Pours nearly flat.No lacing. It calls itself a Pilsner, but its really just another American Adjunct, and like most American Adjuncts, I suggest NOT pouring into a glasses, so you can avoid having to smell it. Sweet, in a bad way, but it doesn't linger in the mouth very long. Just drink it quickly, is sweetens as it warms. 

There is apparently a "Shot Lyte" which is marketed toward women. I can't wait to see THAT at my local bargain grocery store...

Not terrible. Solid C.

Sunday, September 7, 2014

The Bad Beer Blogger Blogs Again!!!

First, it was hard to find new bad beers to blog about, then I was lazy, then I was afraid to try new bad beers, then I was lazy again. But now there are a bunch of new beers that look terrible, and I'm interested again. 
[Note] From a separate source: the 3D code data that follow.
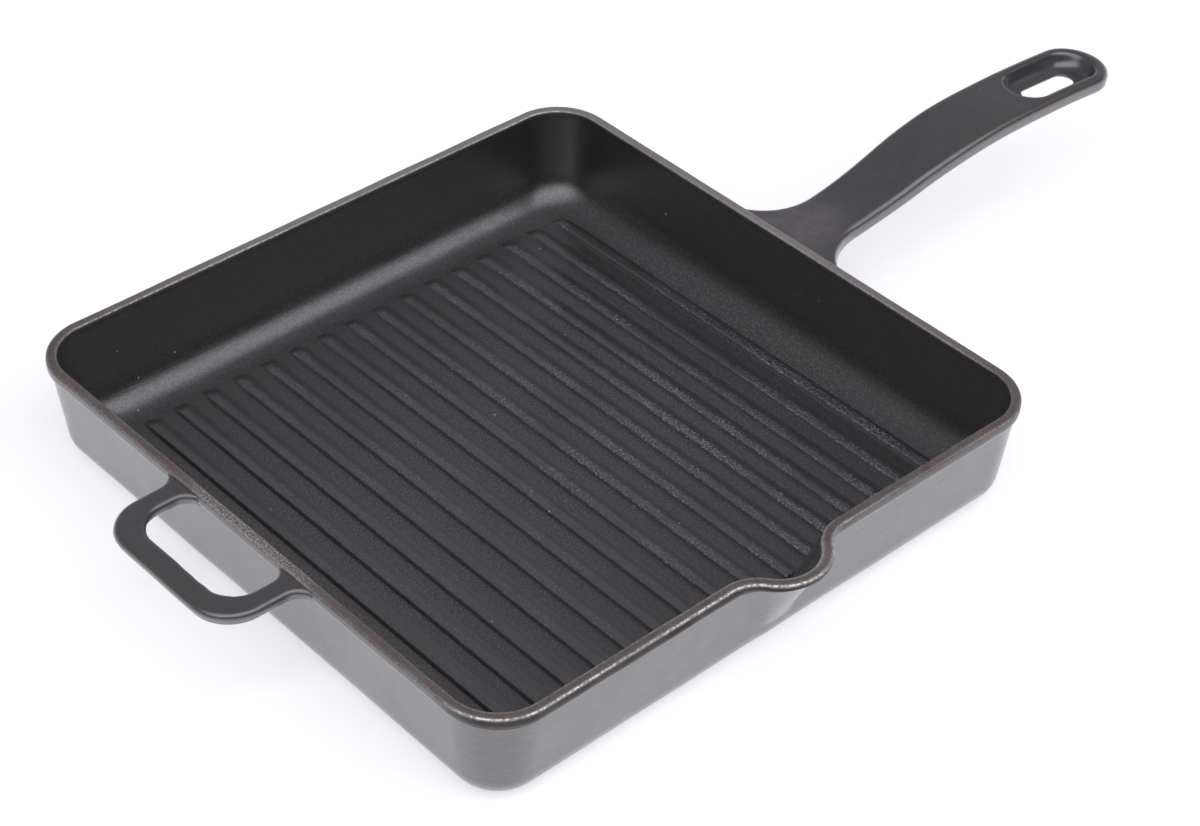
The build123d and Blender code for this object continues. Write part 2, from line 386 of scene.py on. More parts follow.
def build_ridges(finish):
    """Geometry Nodes shape one ridge, steep on one side and gentle on the other, and repeat it."""
    tree = bpy.data.node_groups.new("grill_ridges", "GeometryNodeTree")
    sizes = {"Count": 17, "First": -109.12 * MM, "Pitch": RIDGE_PITCH * MM,
             "Half length": 109.0 * MM, "Steep side": 1.3 * MM, "Gentle side": 7.3 * MM,
             "Shoulder share": 0.2, "Crest share": 0.21, "Height": 1.55 * MM, "Level": 3.66 * MM,
             "End round": 3.0 * MM, "Near slope": 2.0 * MM, "Far slope": 7.0 * MM,
             "Roughness": 0.45 * MM, "Seed": 7}
    ids = {}
    for label, value in sizes.items():
        kind = "NodeSocketInt" if isinstance(value, int) else "NodeSocketFloat"
        ids[label] = tree.interface.new_socket(label, in_out="INPUT", socket_type=kind).identifier
    tree.interface.new_socket("Geometry", in_out="OUTPUT", socket_type="NodeSocketGeometry")
    given = tree.nodes.new("NodeGroupInput").outputs

    def step(kind, inputs=None):
        return add_node(tree, "GeometryNode" + kind, inputs).outputs[0]

    def vector(**parts):
        return add_node(tree, "ShaderNodeCombineXYZ", parts).outputs[0]

    grid = step("MeshGrid", {"Size X": 2.0, "Size Y": 2.0, "Vertices X": 21, "Vertices Y": 141})
    spot = split(step("InputPosition"))
    # Rows crowd together at the ends, where the ridge rounds off
    y = product(sums("SINE", product(spot["Y"], pi / 2)), given["Half length"])
    past = sums("SUBTRACT", sums("ABSOLUTE", y),
                sums("SUBTRACT", given["Half length"], given["End round"]))
    past = sums("DIVIDE", sums("MAXIMUM", past, 0.0), given["End round"])
    width = sums("SUBTRACT", 1.0, product(past, past))
    width = sums("SQRT", sums("MAXIMUM", width, 0.0))
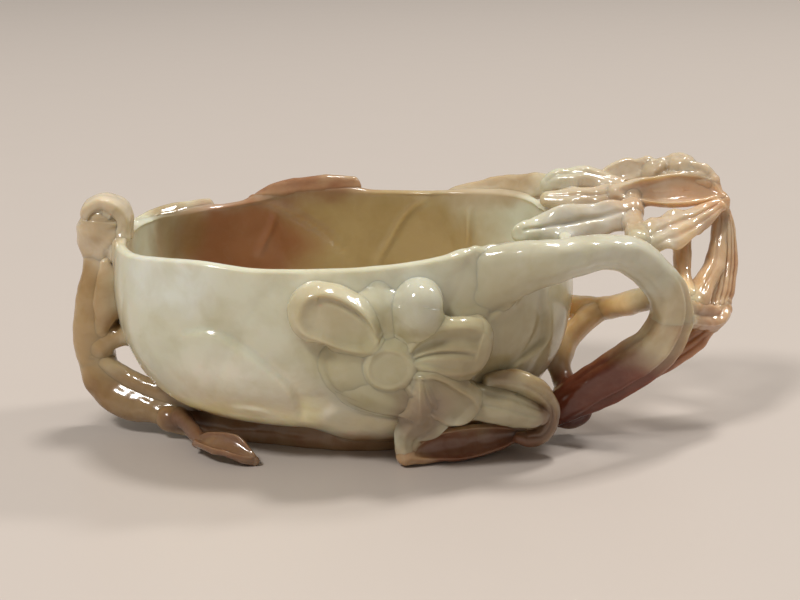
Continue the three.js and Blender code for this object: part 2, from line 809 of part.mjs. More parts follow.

Today's bad beer blog is full of 4-for-1 badness.  I present you with:

Tap Room No. 21 - The Gang

A 12 pack purchased for 8 dollars, consisting of four different brews. Remember that baking trick that people do around Christmas, where they make sugar cookie dough, and then they divide it up into small batches, and doctor up the dough so it looks like they've actually made four completely different kinds of cookies? Well, Tap Room No 21 did that with beer. They offer 8 varieties, all of which are pretty much the same. 



Tap Room No 21 is trying desperately to cash in on people's recent interest in Prohibition, suggesting that they were somehow involved. It large letters at the bottom of their website it reads, "Celebrating the Repeal of Prohibition Dec_1933". See what they did there? It APPEARS as if they're saying they were founded in 1933, in reality, they appeared on the scene around 2007, and are distributed by World Brews, the same company responsible for Caballo, Goldmine, Kodiak Ridge Lager, and other countless crimes against humanity. 

Because I do not want to sit here and describe each of these very similar beers for you, I am going to choose the worst. Without question, the worst of the four is the India Pale Ale. It is the worst example of an IPA I have ever tasted. I am tempted to say this beer was mislabeled. It was never meant to be an IPA, it was suppose to be some mixture of pond water and the spit of 100 alcoholics.  

The pour was amber colored, moderately carbonated. It smells like a sweet beer, not like hops at all. The taste was a miserable disappointment, but not a surprise. Thickly coats the mouth with sweet, syrupy beer. A few sips later, it went down the sink. 



Overall, I'd give it a D, because it was truly undrinkable, and not at all worth purchasing. As an IPA it is a solid F.